Une crise du système confessionnel

Ce soulèvement qui a éclaté de manière spontanée, sans préavis, couvait depuis plusieurs mois. L’impotence des dirigeants libanais, peu enclins à réformer un système défaillant et empêtrés dans le clientélisme communautaire a généré ce nouvel accès de fièvre, quelques années après la crise des poubelles en 2015. Si le pays est habitué aux marasmes en tous genres, le soulèvement d’octobre 2019 a une saveur particulière : porté par une crise profondément sociale, il s’est muté presque instantanément en une critique du système confessionnel libanais, jugé responsable de décennies d’espoirs déçus.

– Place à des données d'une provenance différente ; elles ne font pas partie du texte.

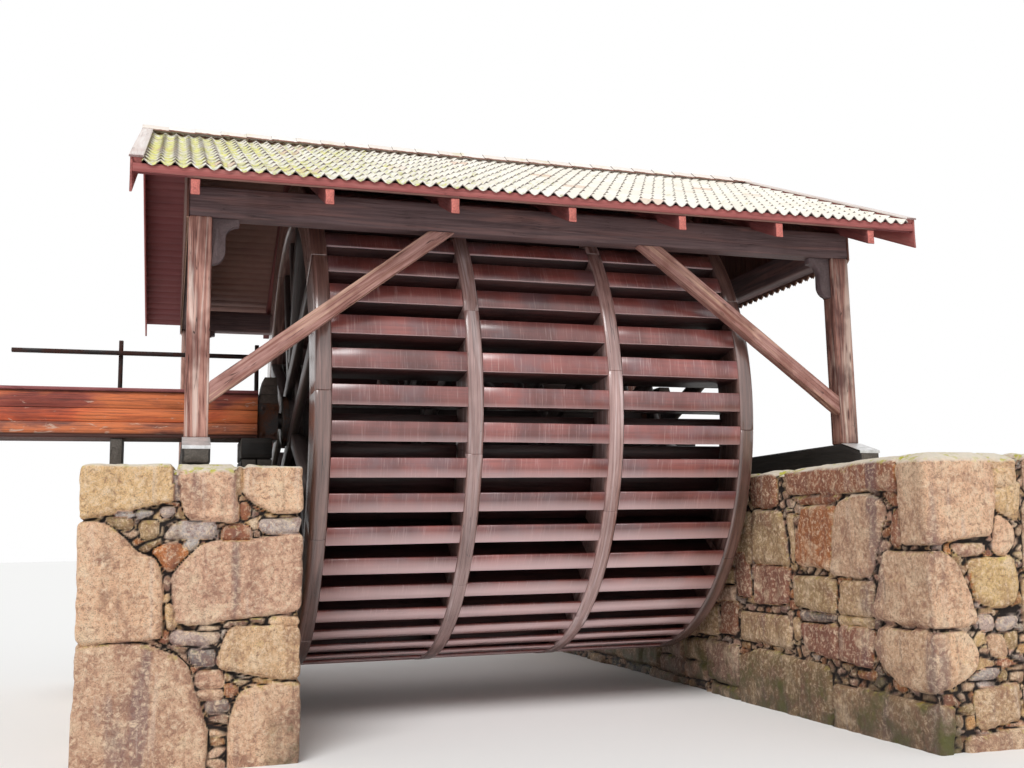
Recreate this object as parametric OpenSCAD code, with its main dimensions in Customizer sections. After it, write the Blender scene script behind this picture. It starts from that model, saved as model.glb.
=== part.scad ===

Face à cette colère trans-communautaire, l’ensemble de l’oligarchie, déjà ébranlée lors de la dernière crise institutionnelle entre 2014 et 2016 avec l’impossibilité de former un gouvernement se voit déstabilisée. La formule de conciliation élaborée entre les trois grandes composantes religieuses du pays autour de l’accord national de 2016 est remise en cause. « Nous avons tendance à oublier que durant cette période d’instabilité, tout le monde se trouvait dans un état d’énervement extrême. Nous avions surtout des discours communautaristes ultra-violents, et, ce n’est pas une métaphore, nous avons frôlé la guerre civile à plusieurs reprises », rapporte Aurélie Daher, franco-libanaise, maître de conférences à Paris-Dauphine et à Sciences Po. « Finalement, tous ces acteurs qui ne se supportent pas entre eux avaient fini par se mettre d’accord sur une alliance consensuelle. C’est dire si cet équilibre était précaire », précise-t-elle.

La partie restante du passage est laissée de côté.